For a team that's the two-time defending champion, they have looked mighty unimpressive for long streches of the season. They're about to lose Omar Gonzalez and Landon Donovan for the Gold Cup. It's hard to see this team significantly improving with both of those players out. Robbie Keane is doing his best to help, and there's the chance Robbie Rogers will regain full form as the season continues. They will make the playoffs though, and that's as far as they need to get. They know how to win in the playoffs.
I still don't quite understand why LA cut Saunders to get Cudicini.
Poor DC. There was so much hope surrounding them after last year's run to the Eastern Conference championship. Ben Olsen had his players believing in themselves, and they gave Houston a good fight in their last game of last season. But this year it all went south very quickly. They went on a horrific losing streak, and are about to start another one it seems.
The ownership has publicly backed Olsen, but if the team doesn't rally to finish the season on a strong note, I don't see how he stays. It's possible he stays though. Anything is possible if you believe in magic.
This season there has hardly a week has gone by where the officials are not in the center of some firestorm or other. Many times, the calls can legitimately be seen as incorrect, or at the very least, harsh. Yes, it's true that officials around the world deal with controversy and complaints, and maybe this is simply me judging our own league by a stricter standard than should be used for such a young organization.

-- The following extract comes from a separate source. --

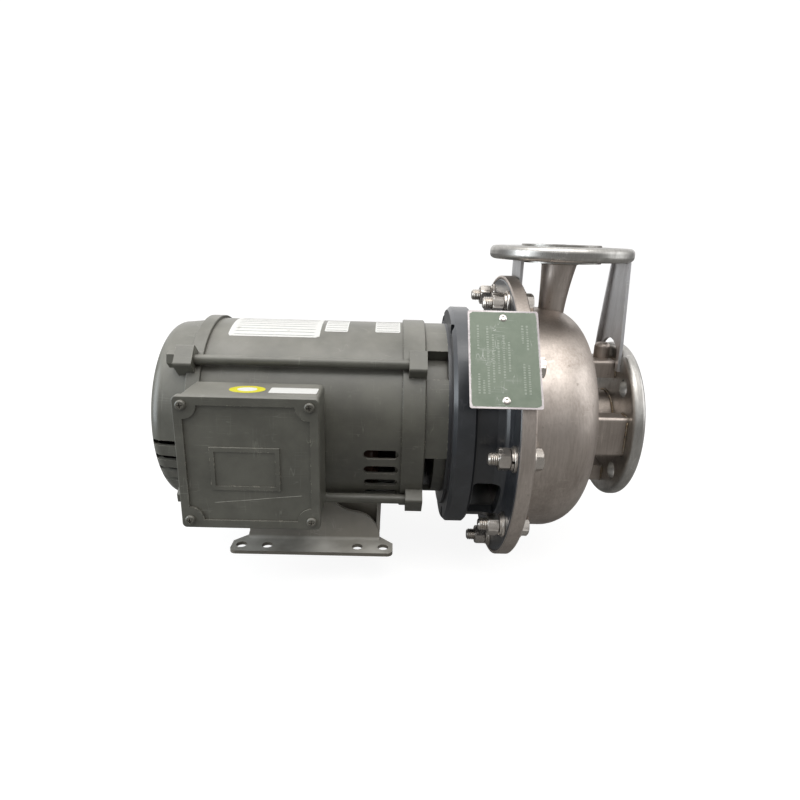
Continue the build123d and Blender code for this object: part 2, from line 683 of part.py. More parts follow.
def pan_screws(spots, face_y, head_r, head, shank_r, shank, slot):
    """Round-headed cross-recess screws driven towards +Y at (x, z) spots on the plane y = face_y."""
    with BuildPart() as screws:
        with BuildSketch(Plane.XZ.offset(-face_y)):
            with Locations(*spots):
                Circle(head_r)
        extrude(amount=head)
        fillet(screws.edges().group_by(Axis.Y)[0], head * 0.7)
        with BuildSketch(Plane.XZ.offset(-face_y)):
            with Locations(*spots):
                Circle(shank_r)
        extrude(amount=-shank)
        with BuildSketch(Plane.XZ.offset(-face_y + head)):
            with Locations(*spots):
                Rectangle(head_r * 1.1, slot)
                Rectangle(slot, head_r * 1.1)
        extrude(amount=-head * 0.6, mode=Mode.SUBTRACT)
    return screws


lid_screws = pan_screws(box_screw_spots, box_face_y, 4.4, 2.6, lid_screw_d / 2,
                        lid_thickness + gasket_thickness + 12, 1.1)
save(lid_screws, "junction_box_screws")
mount_screws = pan_screws(box_mount_spots, box_back_y - box_wall, 5.0, 3.0, 3.0, box_wall - 0.1, 1.3)
save(mount_screws, "box_mounting_screws")

lead_pitch = 4.2
lead_r = 1.6
lead_spots = [(box_centre_x + i * lead_pitch, shaft_height + k * lead_pitch)
              for i in (-1, 0, 1) for k in (-1, 0, 1)]
grommet_out_y = box_back_y - box_wall
with BuildPart() as lead_grommet:
    with BuildSketch(Plane.XZ.offset(-box_back_y - 4)):
        with Locations((box_centre_x, shaft_height)):
            Circle(lead_hole_r - fit_gap)
        with Locations(*lead_spots):
            Circle(lead_r + fit_gap, mode=Mode.SUBTRACT)
    extrude(amount=box_wall + 4)
    with BuildSketch(Plane.XZ.offset(-grommet_out_y)):
        with Locations((box_centre_x, shaft_height)):
            Circle(lead_hole_r + 2.5)
        with Locations(*lead_spots):
            Circle(lead_r + fit_gap, mode=Mode.SUBTRACT)
    extrude(amount=2)
save(lead_grommet, "lead_grommet")

with BuildPart() as motor_leads:
    with BuildSketch(Plane.XZ.offset(-box_back_y - 5)):
        with Locations(*lead_spots):
            Circle(lead_r)
    extrude(amount=32)
    with BuildSketch(Plane.XZ.offset(-box_back_y + 18)):
        with Locations(*lead_spots):
            Circle(lead_r + 0.4)
    extrude(amount=12)
save(motor_leads, "motor_leads")

ground_x = box_centre_x + 34
ground_z = box_centre_z - 34
with BuildPart() as ground_screw:
    with BuildSketch(Plane.XZ.offset(-box_back_y + box_wall)):
        with Locations((ground_x, ground_z)):
            RegularPolygon(4.5, 6, major_radius=False)
    extrude(amount=4)
    chamfer(ground_screw.edges().group_by(Axis.Y)[0], 0.5)
save(ground_screw, "ground_screw")

# ---------------------------------------------------------------- adapter
ring_start_x = c_face_x + adapter_ring_setback
ring_end_x = ring_start_x + adapter_ring_width
adapter_bore_r = rabbet_r + fit_gap * 2
rabbet_seat_x = c_face_x + rabbet_height + 0.2
plate_end_x = c_face_x + adapter_plate
drum_bore_r = adapter_drum_r - adapter_wall
adapter_rim_r = casing_rim_r - casing_rim_lip - 0.5
pocket_d = 14.0
with BuildPart() as adapter:
    revolve(outline((rabbet_seat_x, 42), (plate_end_x, 42), (plate_end_x, drum_bore_r - 6),
                    (plate_end_x + 6, drum_bore_r), (adapter_back_x, drum_bore_r),
                    (adapter_back_x, adapter_rim_r), (adapter_flange_x + 1, adapter_rim_r),
                    (adapter_flange_x, adapter_rim_r - 1), (adapter_flange_x, adapter_drum_r + 10),
                    (adapter_flange_x - 2, adapter_drum_r + 5), (adapter_flange_x - 5.5, adapter_drum_r + 2),
                    (adapter_flange_x - adapter_flare, adapter_drum_r), (ring_end_x, adapter_drum_r),
                    (ring_end_x, adapter_ring_r - adapter_edge), (ring_end_x - adapter_edge, adapter_ring_r),
                    (ring_start_x + adapter_chamfer, adapter_ring_r),
                    (ring_start_x, adapter_ring_r - adapter_chamfer), (ring_start_x, pad_outer_r),
                    (c_face_x, pad_outer_r), (c_face_x, adapter_bore_r),
                    (rabbet_seat_x, adapter_bore_r)), axis=shaft_axis)
    fillet(adapter.edges().filter_by(GeomType.CIRCLE).filter_by_position(
        Axis.X, adapter_flange_x - 7, adapter_flange_x - 1), 3)
    # Access windows, low on both sides.
    for side_angle in window_angles:
        with BuildSketch(radial((plate_end_x + adapter_flange_x) / 2 + 4, side_angle, drum_bore_r - 30)):
            RectangleRounded(26, 56, 4)
        extrude(amount=adapter_wall + 40, mode=Mode.SUBTRACT)
    with BuildSketch(station(c_face_x - 1)):
        with PolarLocations(c_face_bolt_r, 4, 45):
            Circle(c_face_bolt_d / 2 + 0.4)
    extrude(amount=adapter_plate + 2, mode=Mode.SUBTRACT)
    with BuildSketch(station(ring_start_x)):
        with PolarLocations(adapter_ring_r - 8, 2, 65, 50, endpoint=True):
            Circle(pocket_d / 2)
        with PolarLocations(adapter_ring_r - 8, 2, 245, 50, endpoint=True):
            Circle(pocket_d / 2)
    extrude(amount=12, mode=Mode.SUBTRACT)
    with BuildSketch(station(adapter_flange_x - 1)):
        with PolarLocations(casing_bolt_circle_r, casing_bolts_count):
            Circle(casing_hole_d / 2)
    extrude(amount=adapter_flange + 2, mode=Mode.SUBTRACT)
save(adapter, "adapter")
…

Really though, it has been almost every week that there has been some sort of major controversy. It gets old to read about. Whether it's an unfair accusation or not, the refereeing is constantly being singled out, and that alone is enough to call it disappointing.
Random Thoughts at the Midway Mark
- Raise your hand if you picked Mike Magee, Marco Di Vaio and Jack McInerney to lead the race for the golden boot with 10 tallies apiece. ... Anyone? Me neither.
- Real Salt Lake refuse to die. Every preseason there are whispers of a "rebuilding year", and every year they're awesome. Jason Kreis is a very smart man.
- The Rapids are doing both better, and worse, than expected. It's odd, but they can't make up their mind as to how good a team they are. As soon as they started weathering the storm and picking up points with half their roster injured, people began to really entertain hopes for their revival. Then they lost all over the place. The potential is there though, and with those excellent young players being coach by Oscar Pareja, things are looking up.
- The Chicago Fire are slowly turning their issues around. At the very least, not all seems lost as it did a month and a half into the season. They have won four in a row across all competitions.
- Toronto FC's hope to start a brand new season with renewed vigor has fallen apart. They are bad again. There's hope to be had, but it won't be for this season. If Kevin Payne (backed by Tim Leiweke) and Ryan Nelsen can just steady the ship, perhaps there is hope for next season.
- The Seattle Sounders are a real mess in the midfield when Osvaldo Alonso is missing from their lineup. Does anyone place them amongst the top teams in the league if he were to have (God forbid) a season-ending injury? I'm not sure I would. They are by no means poor, or even middling, but without Alonso they don't land in the "best in MLS" category. They'll need someone like Montero, and bit more bite in the midfield, to go there. Dallas should sympathize though. With Ferreira out, we run a very impotent 4-4-2.
- Sporting Kansas City are no longer the powerhouse they were last season. Talks of a prolonged period of dominance seem to have been premature. SKC are a good team, no doubt about that. But they're not what people were expecting them to be. Graham Zusi signed a long term deal, but I would be really surprised if he didn't take off for a smaller European team that offered him starter minutes. That means money for SKC of course, so it's not all bad for them if he does leave. It's very good of them to reward their best player, and it shows they value him.
- Remeber when people were excited about Benny Feilhaber going to SKC? It was going to really bring them to the next level. Good times.
What are your thoughts on MLS at the midseason mark?